Perform the following steps to open the Alerts dashboard:
- In Splunk Web, open ITSI.
- Go to Dashboards > Dashboards.
- Open Alerts - Unix dashboard (with the App name as DA-ITSI-CP-unix-dashboards).
Ensure that Content Pack for Unix Dashboards and Reports is configured according to the guidelines in Configure the Content Pack for Unix and Dashboards and Reports before using this dashboard.
Example: How the Alerts dashboard works
The following is an example scenario of how the Alerts dashboard works.

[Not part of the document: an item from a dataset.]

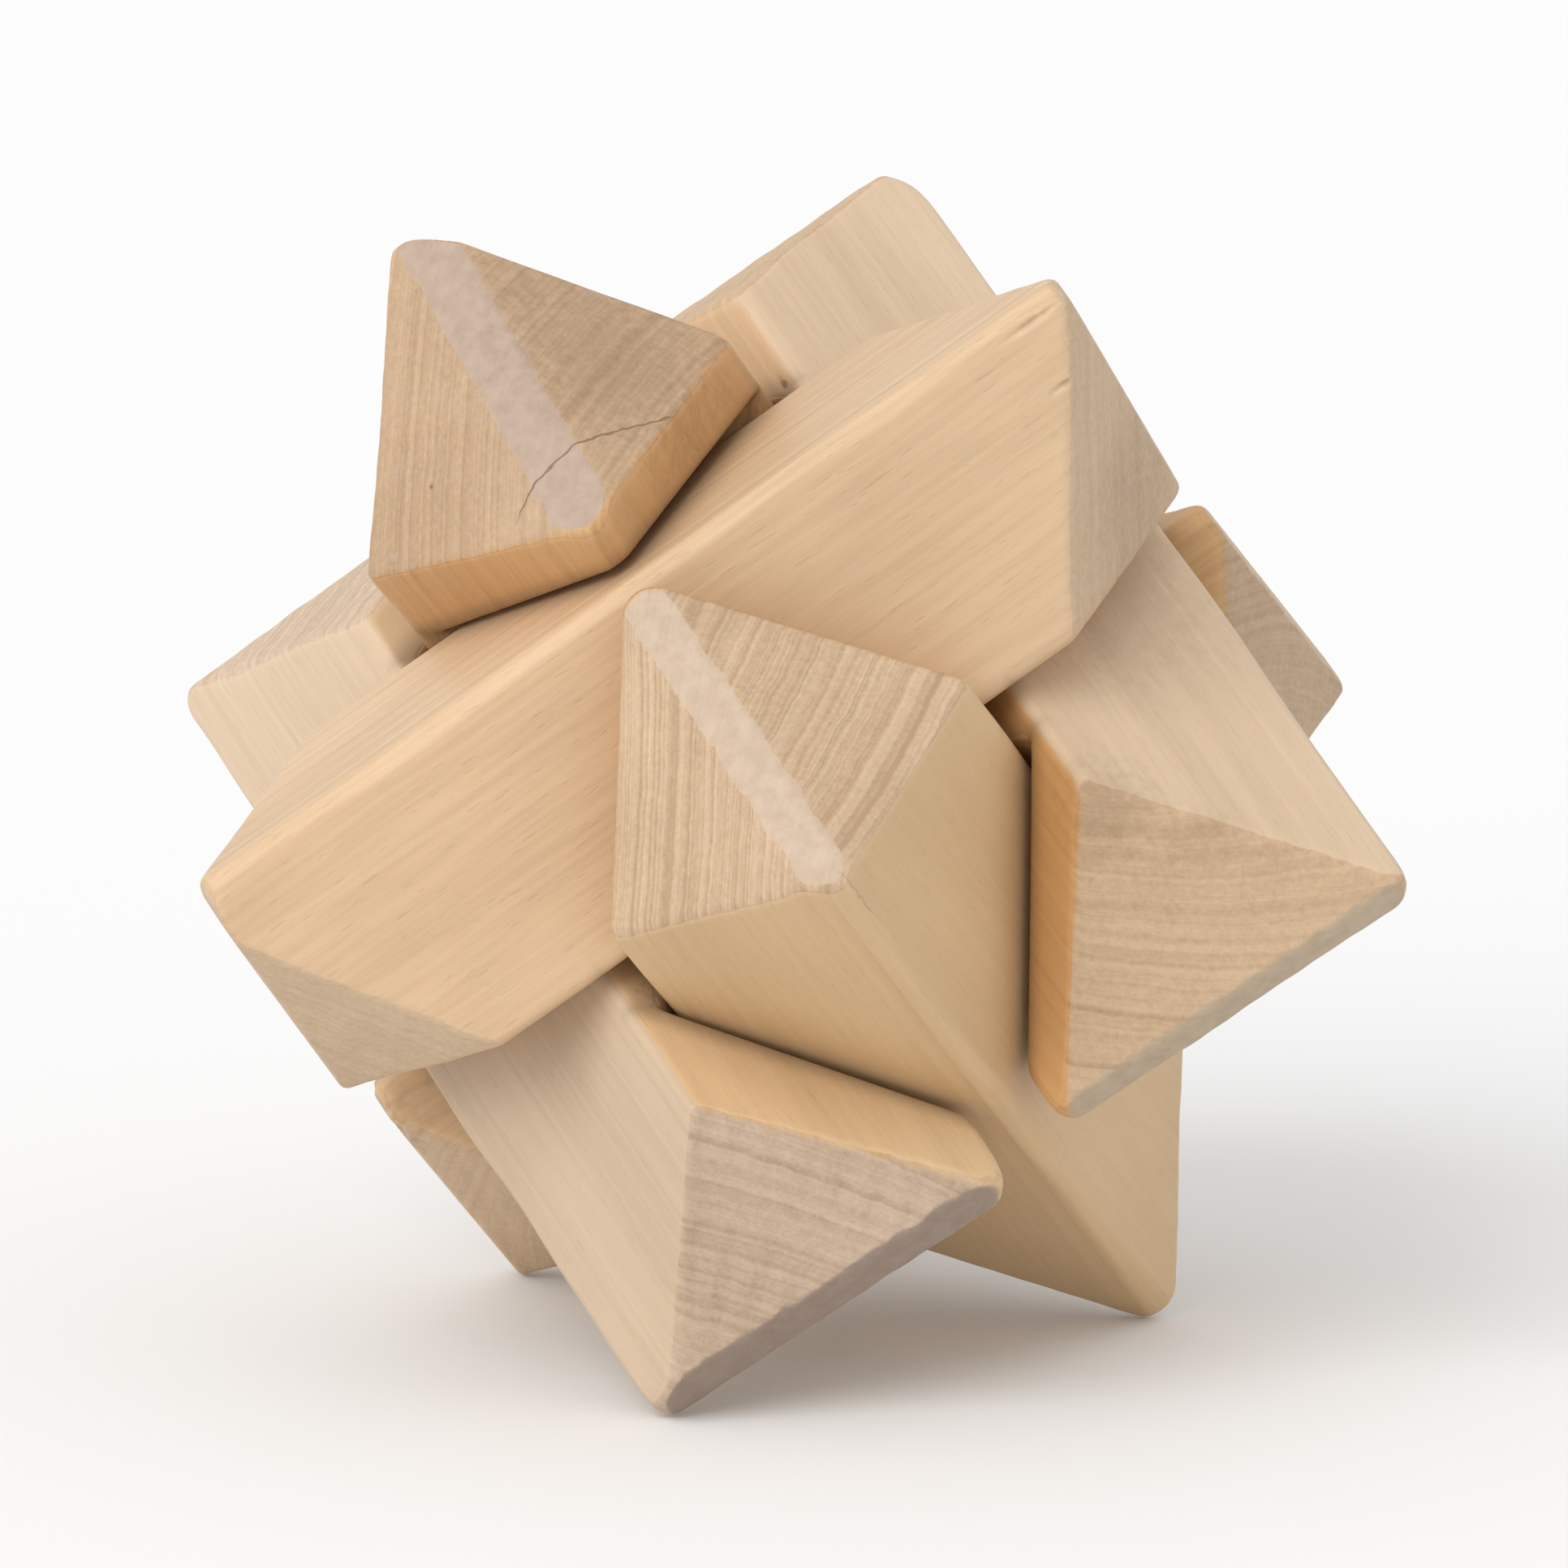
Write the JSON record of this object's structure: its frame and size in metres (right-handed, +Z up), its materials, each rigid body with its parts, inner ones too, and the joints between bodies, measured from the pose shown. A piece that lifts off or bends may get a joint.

It's Monday morning and, as the data center manager for your company, you receive a report of a system outage the previous night. To investigate what went wrong, you open the Content Pack for Unix Dashboards and Reports and review the alerts that triggered overnight in the Alerts dashboard. First, you click the time range picker in the Alert Time Range panel and select "Last 24 hours" because you know from the report that the outage occurred within that period. The Content Pack for Unix Dashboards and Reports updates the page to show alerts that have triggered in the last 24 hours. You notice that a large number of alerts occurred around 1:30 that morning.
You select the time around 1:30 in the morning from the time range selector and the Content Pack for Unix Dashboards and Reports updates the Statistics and Summary panels to show alerts that occurred during that time. You see that all of your application servers triggered Memory_Exceeds_Percent_by_Host alerts. You click an alert link in the Summary panel and the content pack shows information about when the alert triggered, the host that triggered the alert, and a snapshot of CPU, memory, process, and commands that were running when the alert was triggered. Using this panel, you find out that something caused your application servers to consume all available memory and crash. This coincides with the report that services went offline.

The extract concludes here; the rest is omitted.